With central Europe already having reorientated toward the EU, Russian President Vladimir Putin, who wants to set up a Moscow-led customs union with former Soviet countries, and the Kremlin are showing a nationalistic streak.

“Right now we’re seeing some head-butting going on between Putin’s effort to keep Ukraine in Russia’s sphere of influence and the efforts of Europe and the United States to pull it out of that sphere,” said Kupchan.

The EU has said it cannot sign a free trade agreement with Ukraine if the ex-Soviet country joins the Customs Union, while Moscow has threatened an increase in gas prices and trade restrictions if cash-strapped Kiev opts for European integration.

“The Russians are trying to force on Ukraine an either or choice,” said former U.S. ambassador to Kiev Steven Pifer, now a senior fellow at the Brookings Institution.

“It doesn’t help the process of what is going on in Ukraine if there’s a Russia-U.S. fight going on, it’s only going to cause the Russians to dig in further,” he said.

U.S. Secretary of State John Kerry last week insisted ahead of a visit to neighboring Moldova that Europe and its allies were not in a “bidding war” over what path Ukraine takes.

Ukraine’s Prime Minister Mykola Azarov said Wednesday that Kiev would like a staggering $20 billion euro ($27.5 billion) EU loan before signing the accord ― which perhaps could help it pay off $2 billion it owes to Russian energy company Gazprom.

But the United States could help keep up the pressure on Kiev through such options as sanctions, or by promising support at the world lender the IMF if Ukraine’s leaders resume talks on a multibillion-dollar loan, Pifer said.

And indeed, the EU said after more talks that it would help Kiev sign a deal with the IMF, and once there was a firm commitment from Ukraine to sign the pact, then it would prepare a “roadmap” for its implementation.

Sanctions were just “one tool in the tool box that we are considering,” a State Department spokeswoman said Thursday, adding “it’s certainly something that’s on the table” without going into detail.

U.S. Assistant Secretary for Europe Victoria Nuland has shuttled between Kiev and Moscow over the past week, and on Wednesday turned up in the square where the 2004 Orange Revolution unfolded.

She told reporters she had a “tough” but “realistic” conversation with Yanukovych.

“I have no doubt after our meeting that President Yanukovych knows what he needs to do.
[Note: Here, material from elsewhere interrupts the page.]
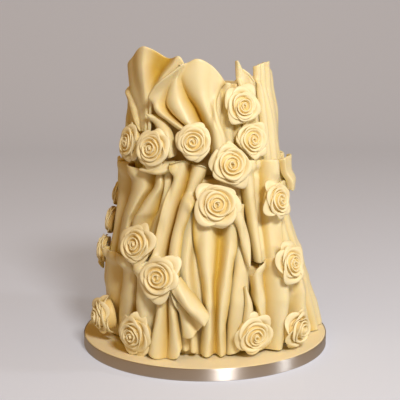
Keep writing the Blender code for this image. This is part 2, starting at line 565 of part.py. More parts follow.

The whole world is watching. We want to see a better future for Ukraine,” she said.

Analysts say it’s uncertain how the political standoff is going to end, and whether Yanukovych can make the tough compromises needed.

Joerg Forbrig, expert with the Washington-based German Marshall Fund of the United States, saw Nuland’s show of support as “too little, too late.”

Kerry’s decision to skip last week’s summit talks of a European security body in Kiev was also a mistake that left the Ukrainians feeling abandoned, according to analysts.

“It should have been a must for Kerry to attend the meeting ... to familiarize himself with the situation in Ukraine,” Forbrig said.